**SUPPLIED DATA:**
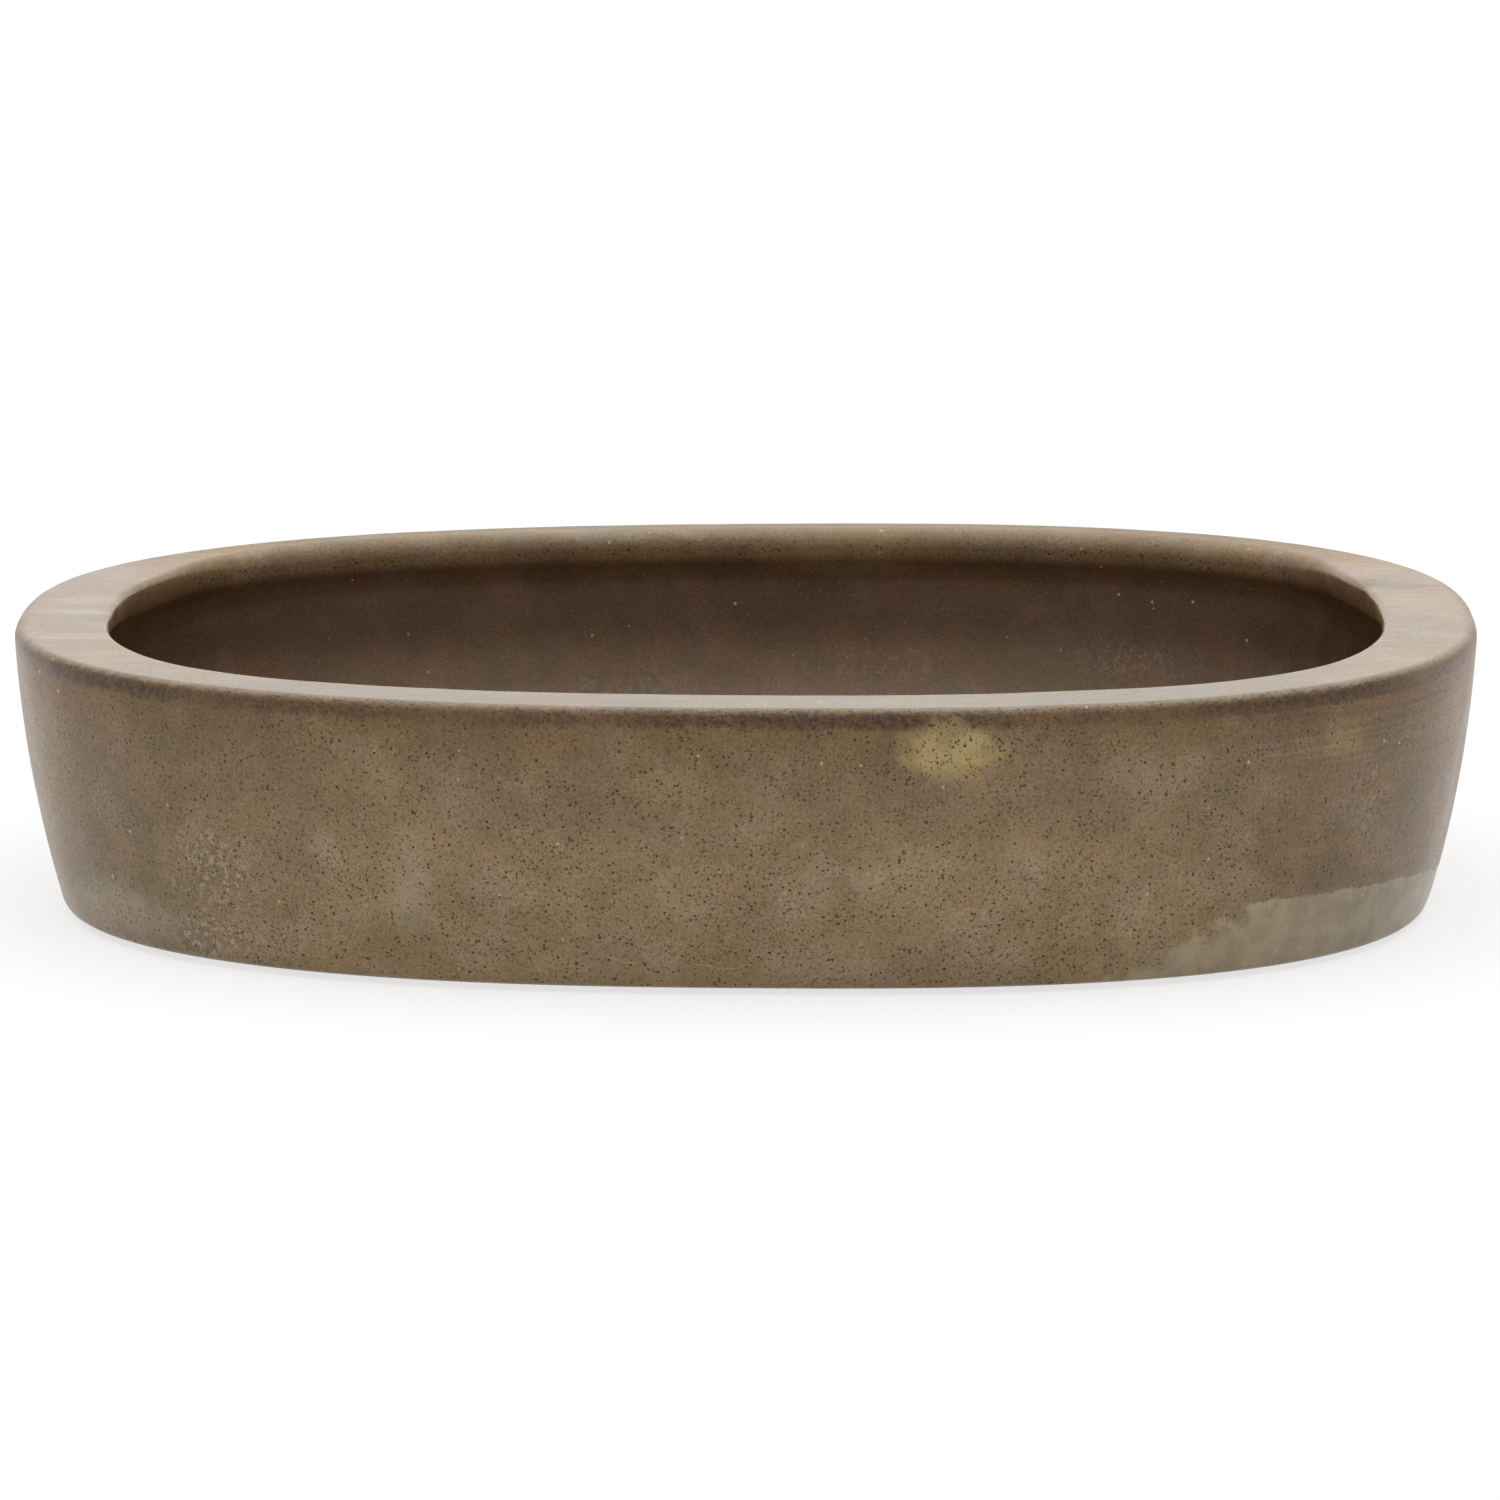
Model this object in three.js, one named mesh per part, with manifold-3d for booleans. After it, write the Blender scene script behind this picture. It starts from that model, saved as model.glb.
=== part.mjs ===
// Oval bowl planter of glass-fibre concrete: a low shell with a wide flat rim that is turned inwards
// over the planting hollow, a drain hole with its rubber plug, and four rubber pads under the base.
// Millimetres, +Z up, +X along the length. The origin is on the ground under the middle of the bowl.

import * as THREE from "three";
import { mergeVertices } from "three/addons/utils/BufferGeometryUtils.js";
import Module from "manifold-3d";

const wasm = await Module();
wasm.setup();

// Plan of the casting, seen from above
const LENGTH = 762;
const WIDTH = 610;
const PLAN_EXPONENT = 2.5; // 2 is an ellipse, and larger numbers have fuller corners
const BLUNT_END = 0.054; // share by which the +X end is wider and the -X end narrower than the middle
const STEPS_AROUND = 84;

// Section through the wall
const CASTING_HEIGHT = 145;
const WALL_DRAFT = THREE.MathUtils.degToRad(2.35); // lean of the outer wall at the rim
const WALL_RADIUS = 600; // the outer wall bulges on this radius, so it leans in more towards the base
const WALL_THICKNESS = 24;
const FLOOR_THICKNESS = 28; // at the floor's edge
const FLOOR_FALL = 3; // the floor drops by this much from its edge to the drain
const FLOOR_CURVE = 45; // radius between the inner wall and the floor
const BASE_EDGE = 6;
const RIM_WIDTH = 47;
const RIM_EDGE = 6; // rounding of the rim's outer edge
const LIP_EDGE = 4; // rounding of the rim's inner edge
const LIP_NOSE = 18; // rounding that turns the lip under, from its inner edge on
const LIP_FILLET = 20; // hollow rounding that carries the lip's underside over into the wall

// Drain
const SUMP_RADIUS = 36; // flat recess that the plug's flange sits in
const SUMP_DEPTH = 3;
const SUMP_DRAFT = 1.5;
const DRAIN_TOP_RADIUS = 20;
const DRAIN_BOTTOM_RADIUS = 18;
const DRAIN_CHAMFER = 1.5;
const CUT_MARGIN = 6; // how far the cutting core runs past the faces that it goes through

// Rubber plug
const PLUG_GAP = 0.3; // room to the concrete all round
const PLUG_DEPTH = 18; // how far the tapered body reaches down below the seat
const PLUG_RECESS_RADIUS = 9; // hollow in the plug's underside
const PLUG_RECESS_DEPTH = 12;
const FLANGE_RADIUS = 26;
const FLANGE_THICKNESS = 3.5;
const NECK_RADIUS = 5;
const NECK_HEIGHT = 6;
const KNOB_RADIUS = 10;
const KNOB_HEIGHT = 9;

// Rubber pads
const PAD_RADIUS = 25;
const PAD_THICKNESS = 3;
const PAD_EDGE = 0.8;
const PAD_X = 225; // places of the pads' centres
const PAD_Y = 150;

const STEPS_ROUND = 32; // facets round a turned piece

// Heights above the ground
const BASE_Z = PAD_THICKNESS;
const RIM_Z = BASE_Z + CASTING_HEIGHT;
const FLOOR_Z = BASE_Z + FLOOR_THICKNESS;
const DRAIN_Z = FLOOR_Z - FLOOR_FALL; // the floor's level at the drain
const SEAT_Z = DRAIN_Z - SUMP_DEPTH;

const concrete = new THREE.MeshStandardMaterial({ color: 0x85765f, roughness: 0.92, metalness: 0 });
const rubber = new THREE.MeshStandardMaterial({ color: 0x1f1d1b, roughness: 0.75, metalness: 0 });

function namedMesh(name, geometry, material) {
  const mesh = new THREE.Mesh(geometry, material.clone());
  mesh.name = name;
  return mesh;
}

// A point of the plan: the superellipse |x/a|^n + |y/b|^n = 1, moved inwards along its normal by the
// inset, and then widened in proportion to x.
function planPoint(angle, inset) {
  const halfLength = LENGTH / 2;
  const halfWidth = WIDTH / 2;
  const cos = Math.cos(angle);
  const sin = Math.sin(angle);
  const onCurve = 2 / PLAN_EXPONENT;
  const onNormal = 2 - onCurve;
  const normal = new THREE.Vector2(
    (Math.sign(cos) * Math.abs(cos) ** onNormal) / halfLength,
    (Math.sign(sin) * Math.abs(sin) ** onNormal) / halfWidth,
  ).normalize();
  const x = halfLength * Math.sign(cos) * Math.abs(cos) ** onCurve - inset * normal.x;
  const y = halfWidth * Math.sign(sin) * Math.abs(sin) ** onCurve - inset * normal.y;
  return new THREE.Vector2(x, y * (1 + (BLUNT_END * x) / halfLength));
}

function planRing(inset, z) {
  return Array.from({ length: STEPS_AROUND }, (_, step) => {
    const point = planPoint((step / STEPS_AROUND) * Math.PI * 2, inset);
    return new THREE.Vector3(point.x, point.y, z);
  });
}

// The wall's section lies in a plane of (inset, z). Its outer and inner faces are arcs about one centre.
const wallCentre = new THREE.Vector2(
  WALL_RADIUS * Math.cos(WALL_DRAFT),
  RIM_Z + WALL_RADIUS * Math.sin(WALL_DRAFT),
);
const innerWallRadius = WALL_RADIUS - WALL_THICKNESS;

// A rounding that touches the wall's arc from inside, with its own centre at height z.
function roundingInWall(arcRadius, radius, z) {
  const drop = wallCentre.y - z;
  const inset = wallCentre.x - Math.sqrt((arcRadius - radius) ** 2 - drop ** 2);
  const centre = new THREE.Vector2(inset, z);
  return { centre, radius, contact: Math.atan2(z - wallCentre.y, inset - wallCentre.x) };
}

// The hollow rounding that touches both the nose and the inside of the wall's inner arc. Its centre is
// where the circle of both roundings' radii about the nose's centre meets the circle of the wall's radius
// less its own about the wall's centre. It also gives the angle through which the nose turns under.
function reverseCurve(nose, noseRadius, radius) {
  const aside = wallCentre.clone().sub(nose);
  const near = noseRadius + radius;
  const far = innerWallRadius - radius;
  const away = aside.length();
  const turnUnder = Math.acos((away ** 2 + near ** 2 - far ** 2) / (2 * away * near)) - aside.angle();
  const centre = new THREE.Vector2(near, 0).rotateAround(new THREE.Vector2(), -turnUnder).add(nose);
  return { centre, radius, turnUnder, contact: Math.atan2(centre.y - wallCentre.y, centre.x - wallCentre.x) };
}

function arc(centre, radius, from, to, steps) {
  return new THREE.EllipseCurve(centre.x, centre.y, radius, radius, from, to, from > to).getPoints(steps);
}

// The section from the base's edge up the outer wall, over the rim, round the lip and down to the floor.
function sectionPoints() {
  const up = Math.PI / 2;
  const turn = Math.PI * 2;
  const base = roundingInWall(WALL_RADIUS, BASE_EDGE, BASE_Z + BASE_EDGE);
  const rim = roundingInWall(WALL_RADIUS, RIM_EDGE, RIM_Z - RIM_EDGE);
  const lipEdge = new THREE.Vector2(RIM_WIDTH - LIP_EDGE, RIM_Z - LIP_EDGE);
  const nose = new THREE.Vector2(RIM_WIDTH - LIP_NOSE, lipEdge.y);
  const fillet = reverseCurve(nose, LIP_NOSE, LIP_FILLET);
  const floor = roundingInWall(innerWallRadius, FLOOR_CURVE, FLOOR_Z + FLOOR_CURVE);
  const points = [
    ...arc(base.centre, base.radius, -up, base.contact, 4),
    ...arc(wallCentre, WALL_RADIUS, base.contact, rim.contact, 6),
    ...arc(rim.centre, rim.radius, rim.contact, up - turn, 3),
    ...arc(lipEdge, LIP_EDGE, up, 0, 3),
    ...arc(nose, LIP_NOSE, 0, -fillet.turnUnder, 4),
    ...arc(fillet.centre, fillet.radius, Math.PI - fillet.turnUnder, fillet.contact + turn, 4),
    ...arc(wallCentre, innerWallRadius, fillet.contact, floor.contact, 2),
    ...arc(floor.centre, floor.radius, floor.contact, -up, 6),
  ];
  const sameSpot = 0.001;
  return points.filter((point, i) => i === 0 || point.distanceTo(points[i - 1]) > sameSpot);
}

// Skin over a stack of rings, closed by a fan to a middle point at the first ring and at the last.
function loft(rings, firstMiddle, lastMiddle) {
  const around = rings[0].length;
  const vertices = [firstMiddle, ...rings.flat(), lastMiddle];
  const at = (ring, step) => 1 + ring * around + (step % around);
  const last = rings.length - 1;
  const index = [];
  for (let step = 0; step < around; step += 1) {
    index.push(0, at(0, step + 1), at(0, step));
    for (let ring = 0; ring < last; ring += 1) {
      index.push(at(ring, step), at(ring, step + 1), at(ring + 1, step + 1));
      index.push(at(ring, step), at(ring + 1, step + 1), at(ring + 1, step));
    }
    index.push(at(last, step), at(last, step + 1), vertices.length - 1);
  }
  const geometry = new THREE.BufferGeometry().setFromPoints(vertices);
  geometry.setIndex(index);
  return geometry;
}

// A turned piece from its half section, given as [radius, z] pairs from the axis back to the axis.
function turned(section) {
  const points = section.map(([radius, z]) => new THREE.Vector2(radius, z));
  return new THREE.LatheGeometry(points, STEPS_ROUND).rotateX(Math.PI / 2);
}

function toSolid(geometry) {
  const bare = geometry.clone();
  bare.deleteAttribute("normal");
  bare.deleteAttribute("uv");
  const merged = mergeVertices(bare);
  const corners = Array.from(merged.index.array);
  const triVerts = [];
  for (let i = 0; i < corners.length; i += 3) {
    const [a, b, c] = corners.slice(i, i + 3);
    if (a !== b && b !== c && c !== a) triVerts.push(a, b, c);
  }
  return new wasm.Manifold(
    new wasm.Mesh({
      numProp: 3,
      vertProperties: new Float32Array(merged.attributes.position.array),
      triVerts: new Uint32Array(triVerts),
    }),
  );
}

function fromSolid(solid) {
  const { vertProperties, triVerts } = solid.getMesh();
  const geometry = new THREE.BufferGeometry();
  geometry.setAttribute("position", new THREE.BufferAttribute(new Float32Array(vertProperties), 3));
  geometry.setIndex(new THREE.BufferAttribute(new Uint32Array(triVerts), 1));
  return geometry;
}

// The shape that the mould's core leaves in the floor: a chamfered, tapered hole with a flat sump above it.
function drainCore() {
  return turned([
    [0, BASE_Z - CUT_MARGIN],
    [DRAIN_BOTTOM_RADIUS + DRAIN_CHAMFER + CUT_MARGIN, BASE_Z - CUT_MARGIN],
    [DRAIN_BOTTOM_RADIUS, BASE_Z + DRAIN_CHAMFER],
    [DRAIN_TOP_RADIUS, SEAT_Z],
    [SUMP_RADIUS, SEAT_Z],
    [SUMP_RADIUS + SUMP_DRAFT, DRAIN_Z + CUT_MARGIN],
    [0, DRAIN_Z + CUT_MARGIN],
  ]);
}

function concreteBowl() {
  const rings = sectionPoints().map((point) => planRing(point.x, point.y));
  const shell = loft(rings, new THREE.Vector3(0, 0, BASE_Z), new THREE.Vector3(0, 0, DRAIN_Z));
  return namedMesh("concrete_bowl", fromSolid(toSolid(shell).subtract(toSolid(drainCore()))), concrete);
}

function drainPlug() {
  const taper = (DRAIN_TOP_RADIUS - DRAIN_BOTTOM_RADIUS) / (SEAT_Z - BASE_Z - DRAIN_CHAMFER);
  const bottom = SEAT_Z - PLUG_DEPTH;
  const flangeTop = SEAT_Z + PLUG_GAP + FLANGE_THICKNESS;
  const knobBottom = flangeTop + NECK_HEIGHT;
  const edge = FLANGE_THICKNESS / 2;
  const knobSide = knobBottom + KNOB_HEIGHT / 2;
  return namedMesh(
    "drain_plug",
    turned([
      [0, bottom + PLUG_RECESS_DEPTH],
      [PLUG_RECESS_RADIUS, bottom + PLUG_RECESS_DEPTH],
      [PLUG_RECESS_RADIUS, bottom],
      [DRAIN_TOP_RADIUS - PLUG_GAP - taper * PLUG_DEPTH, bottom],
      [DRAIN_TOP_RADIUS - PLUG_GAP, SEAT_Z + PLUG_GAP],
      [FLANGE_RADIUS, SEAT_Z + PLUG_GAP],
      [FLANGE_RADIUS, SEAT_Z + PLUG_GAP + edge],
      [FLANGE_RADIUS - edge, flangeTop],
      [NECK_RADIUS, flangeTop],
      [NECK_RADIUS, knobBottom],
      [KNOB_RADIUS, knobSide],
      [KNOB_RADIUS * Math.SQRT1_2, knobBottom + KNOB_HEIGHT],
      [0, knobBottom + KNOB_HEIGHT],
    ]),
    rubber,
  );
}

function footPad(name, x, y) {
  const pad = namedMesh(
    name,
    turned([
      [0, 0],
      [PAD_RADIUS - PAD_EDGE, 0],
      [PAD_RADIUS, PAD_EDGE],
      [PAD_RADIUS, PAD_THICKNESS - PAD_EDGE],
      [PAD_RADIUS - PAD_EDGE, PAD_THICKNESS],
      [0, PAD_THICKNESS],
    ]),
    rubber,
  );
  pad.position.set(x, y, 0);
  return pad;
}

const group = new THREE.Group();
group.add(concreteBowl(), drainPlug());
for (const [end, x] of [["left", -PAD_X], ["right", PAD_X]]) {
  for (const [side, y] of [["front", -PAD_Y], ["back", PAD_Y]]) {
    group.add(footPad(`foot_pad_${side}_${end}`, x, y));
  }
}

export default group;
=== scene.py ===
"""Oval bowl planter of glass-fibre concrete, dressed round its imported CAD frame.

The casting is one skin carried round a closed section and along a superellipse, the drain plug and the
pads are turned pieces, and every finish is a procedural material. Metres, in the CAD's own frame.
"""

import math
from types import SimpleNamespace

import bpy
import numpy as np
from mathutils import Matrix, Vector


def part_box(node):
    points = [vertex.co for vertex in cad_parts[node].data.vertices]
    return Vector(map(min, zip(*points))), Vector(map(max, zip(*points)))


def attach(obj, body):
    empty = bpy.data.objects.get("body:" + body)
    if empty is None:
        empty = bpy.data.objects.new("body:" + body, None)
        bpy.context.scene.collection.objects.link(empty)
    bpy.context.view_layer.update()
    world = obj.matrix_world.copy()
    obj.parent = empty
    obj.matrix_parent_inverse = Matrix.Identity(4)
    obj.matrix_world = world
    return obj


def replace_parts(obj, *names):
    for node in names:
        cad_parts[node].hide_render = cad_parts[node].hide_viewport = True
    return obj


bl_info = {
    "name": "Concrete bowl planter",
    "version": (1, 0, 0),
    "blender": (4, 5, 0),
    "location": "3D View > Sidebar > Planter",
    "description": "Builds an oval concrete bowl planter with its drain plug, its pads and a plain studio",
    "category": "Add Mesh",
}

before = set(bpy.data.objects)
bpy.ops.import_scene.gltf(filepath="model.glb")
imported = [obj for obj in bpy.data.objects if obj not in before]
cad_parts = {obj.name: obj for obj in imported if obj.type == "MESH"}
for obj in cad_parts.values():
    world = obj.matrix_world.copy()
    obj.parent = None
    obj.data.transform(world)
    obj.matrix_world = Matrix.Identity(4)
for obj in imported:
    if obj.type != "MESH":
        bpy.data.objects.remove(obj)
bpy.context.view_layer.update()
BOWL_LOW, BOWL_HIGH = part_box("concrete_bowl")
PLUG_LOW, PLUG_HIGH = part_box("drain_plug")
PAD_NODES = sorted(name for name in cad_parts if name.startswith("foot_pad_"))

FULL_TURN = 2 * math.pi
QUARTER_TURN = math.pi / 2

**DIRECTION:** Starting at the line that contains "const group = new THREE.Group();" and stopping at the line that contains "for node in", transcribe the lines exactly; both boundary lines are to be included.

**ANSWER TO THE TASK:**
const group = new THREE.Group();
group.add(concreteBowl(), drainPlug());
for (const [end, x] of [["left", -PAD_X], ["right", PAD_X]]) {
  for (const [side, y] of [["front", -PAD_Y], ["back", PAD_Y]]) {
    group.add(footPad(`foot_pad_${side}_${end}`, x, y));
  }
}

export default group;
=== scene.py ===
"""Oval bowl planter of glass-fibre concrete, dressed round its imported CAD frame.

The casting is one skin carried round a closed section and along a superellipse, the drain plug and the
pads are turned pieces, and every finish is a procedural material. Metres, in the CAD's own frame.
"""

import math
from types import SimpleNamespace

import bpy
import numpy as np
from mathutils import Matrix, Vector


def part_box(node):
    points = [vertex.co for vertex in cad_parts[node].data.vertices]
    return Vector(map(min, zip(*points))), Vector(map(max, zip(*points)))


def attach(obj, body):
    empty = bpy.data.objects.get("body:" + body)
    if empty is None:
        empty = bpy.data.objects.new("body:" + body, None)
        bpy.context.scene.collection.objects.link(empty)
    bpy.context.view_layer.update()
    world = obj.matrix_world.copy()
    obj.parent = empty
    obj.matrix_parent_inverse = Matrix.Identity(4)
    obj.matrix_world = world
    return obj


def replace_parts(obj, *names):
    for node in names:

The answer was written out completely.